7 de abril de 2021

Adoquines


Llevaba quince o veinte años sin ver uno. El otro día, volviendo a casa desde Huesca paré en una gasolinera y, al doblar un pasillo, los vi justo en frente de mí. Adoquines de caramelo de la Virgen del Pilar.

No pude resistir la tentación y me compré uno canónico, de los grandes. Los que casi no te caben en la boca. Los que te caen en un pie y te lo rompen. Los indomables, que es imposible acabar en un solo asalto. Los que chupas y chupas y su tamaño no mengua.
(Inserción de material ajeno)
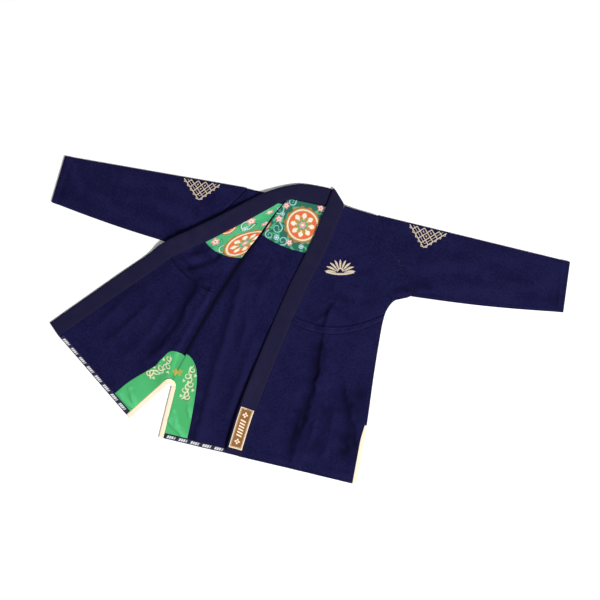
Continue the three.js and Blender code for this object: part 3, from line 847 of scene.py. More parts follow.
def pearl_cloth(name, colour, pale, deep, wear_and_painted_shade=0.35):
    finish = Finish(name, Roughness=0.9, Specular_IOR_Level=0.1)
    grains = pearl_grains(finish)
    blotch = finish.noise(11, 4, 0.65)
    fleck = finish.noise(130, 3, 0.7)
    speck = finish.noise(420, 2, 0.7)
    thread = finish.noise(210, 2, 0.6)
    painted_shading = finish.painted_shading()
    # Random dye patches, together with the painted shading: shade in hollows, light on ridges.
    depth = (painted_shading - 0.5) * 1.3 + (blotch - 0.5) * 1.5 + (fleck - 0.5) * 2.2 + (thread - 0.5) * 3.0 + 0.5
    base = finish.tint(depth.at_least(0).at_most(1), deep, pale)
    base = finish.tint(0.3, base, colour)
    rubbed = (grains * wear_and_painted_shade + (speck - 0.5) * 0.9).at_least(0).at_most(1)
    base = finish.tint(rubbed * 0.6, base, pale)
    # Painted shade in creases and beside folds, below 0, goes to the crease-shade navy.
    painted_deep_shade = (0 - painted_shading).at_least(0).at_most(1)
    finish.set("Base Color", finish.tint(painted_deep_shade, base, CREASE_SHADE_NAVY))
    finish.set("Roughness", 0.94 - grains * 0.08)
    finish.bump(grains + speck * 0.35 + fleck * 0.8, 0.7, 0.0008)
    return finish.material


def lapel_cloth(name):
    finish = Finish(name, Roughness=0.85, Specular_IOR_Level=0.12)
    u, v = finish.pattern()
    grid = 0.006
    lines_u = (u / grid).fraction().above(0.82)
    lines_v = (v / grid).fraction().above(0.82)
    lines = (lines_u + lines_v).at_most(1)
    thread = ((u + v) * (math.pi / 0.0009)).sin() * 0.5 + 0.5
    speck = finish.noise(380, 2, 0.7)
    patchy = finish.noise(26, 3, 0.6)
    # Random patches, together with the painted shading of hollows and ridges.
    depth = (finish.painted_shading() - 0.5) * 0.8 + (patchy - 0.5) * 1.2 + (speck - 0.5) * 0.8 + 0.5
    base = finish.tint(depth.at_least(0).at_most(1), NAVY_DEEP, (0.0115, 0.0100, 0.036))
    base = finish.tint(0.45, base, LAPEL_NAVY)
    finish.set("Base Color", finish.tint(lines * 0.22, base, (0.018, 0.016, 0.044)))
    finish.bump(thread * 0.4 + lines * 0.6 + speck * 0.4, 0.5, 0.0004)
    return finish.material


def plain_weave(name, colour, other, pitch=0.0009, roughness=0.8, painted=None):
    """A plain weave, in one colour or with a painted pattern."""
    finish = Finish(name, Roughness=roughness, Sheen_Weight=0.1, Specular_IOR_Level=0.3)
    u, v = finish.pattern()
    over = ((u * (math.pi / pitch)).sin() * (v * (math.pi / pitch)).sin()) * 0.5 + 0.5
    speck = finish.noise(260, 3, 0.6)
    dye = finish.painted(painted) if painted else colour
    shade = finish.tint((speck - 0.35).at_least(0) * 0.5, dye, other)
    finish.set("Base Color", shade)
    finish.bump(over + speck * 0.3, 0.4, 0.0003)
    return finish.material


pearl = pearl_cloth("pearl_weave", NAVY, NAVY_PALE, NAVY_DEEP)
pearl_inside = pearl_cloth("pearl_weave_wrong_side", NAVY, NAVY_PALE, NAVY_DEEP, wear_and_painted_shade=0.3)
lapel_finish = lapel_cloth("lapel_ripstop")
tape_cream = plain_weave("vent_tape_cream", CREAM, (0.7, 0.55, 0.36), pitch=0.0012)
hem_finish = plain_weave("hem_tape_woven", NAVY, (0.03, 0.03, 0.09), painted="paint")
patch_finish = plain_weave("vent_patch_print", GREEN, (0.04, 0.33, 0.12), painted="paint", roughness=0.72)
print_finish = plain_weave("yoke_print", GREEN, (0.02, 0.1, 0.08), painted="paint", roughness=0.6)
label_finish = plain_weave("label_weave", (0.3, 0.13, 0.03), (0.2, 0.08, 0.02), painted="paint")

# %% [markdown]
# ## The back
#
# The back is one wide panel, the first to be laid down. Its wrong side faces up and shows between the
# crease and the left lapel, with one long soft crease from the yoke to the hem.

# %% Back panel
back_rows = rows_between([0, VENT_TOP, CHEST_SIDE, *ARMHOLE], 8)[:, None]
back_share = np.linspace(-1, 1, COLUMNS)[None, :]


def back_height(x, y):
    """The middle of the back's wall, flat near its edges."""
    edge = np.minimum(1, (328 - np.abs(x)) / 60).clip(0)
    return CLOTH / 2 + (fold_height(BACK_FOLDS, x, y) + uneven(x, y, 0.35) + 0.3).clip(0) * edge


side_x, side_y = side(back_rows)
back_x = back_share * side_x
back_y = mix(back_rows, side_y, back_share**2)
back_z = back_height(back_x, back_y)
crease_x, crease_y = OPENED_BODY.columns["crease_x"], OPENED_BODY.columns["crease_y"]
beside_crease = np.maximum(back_x - np.interp(back_y, crease_y, crease_x), 0)
# Painted shadow on the back beside the roll of the crease.
shade = 0.8 * bell(beside_crease, 9) * smoothstep(back_y, 190, 300) * (1 - smoothstep(back_y, 620, 720))
back_grid = laid_grid(back_x, back_y, back_z, back_x, back_y)
back = sheet_mesh("back", [back_grid], pearl_inside, CLOTH, painted_deep_shade=shade)
sewn_in(back, "back_panel")
back_sheet = (back_x, back_y, back_z + CLOTH / 2)

# %% [markdown]
# ## Sleeves
#
# A sleeve is a tube pressed flat: its lower wall lies on the table, it folds along the shoulder, and
# the upper wall comes back over it to the underarm seam. The cuff is turned in by two fingers and
# stitched, so it is thicker and stands a little stiffer.

# %% Sleeves
CUFF = dict(top_x=825, top_y=825, low_x=838, low_y=674, hem=22)
TUBE_GAP = 1.4
ARM_ROWS = rows_between(ARMHOLE, 8)


def sleeve_place(row, share):
    from_x, from_y = side(row)
    high = (row - UNDERARM) / (SHOULDER - UNDERARM)
    bow = 6 * np.sin(np.pi * share) * (1 - high)
    x = mix(from_x + SEAM, mix(CUFF["low_x"], CUFF["top_x"], high), share)
    return x, mix(from_y, mix(CUFF["low_y"], CUFF["top_y"], high), share) - bow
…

Los que te guardas en el bolsillo envueltos por enésima vez. Los que acumulan pelusilla y algún pelo pegado a la superficie. Los que lames tanto el caramelo como el papel blanco que lo envuelve, que se va reblandeciendo y se hace uno con el caramelo. Los auténticos precursores del calipo y el decadente push pop. Los que te dejan los dedos pegajosos, y terminas a mordiscos con las muelas, más por desesperación que por placer. En un ataque de romanticismo estuve a punto de comprarme el de anís, pero mi vena masoquista no consumó la idea.

Ya en el coche lo estuve chupando un rato largo mientras conducía, hasta que me harté y lo tiré al arcén por la ventanilla. Tomé nota mental del kilómetro. Si en unos meses vuelvo a pasar por allí, igual paro a recogerlo y me doy una segunda oportunidad.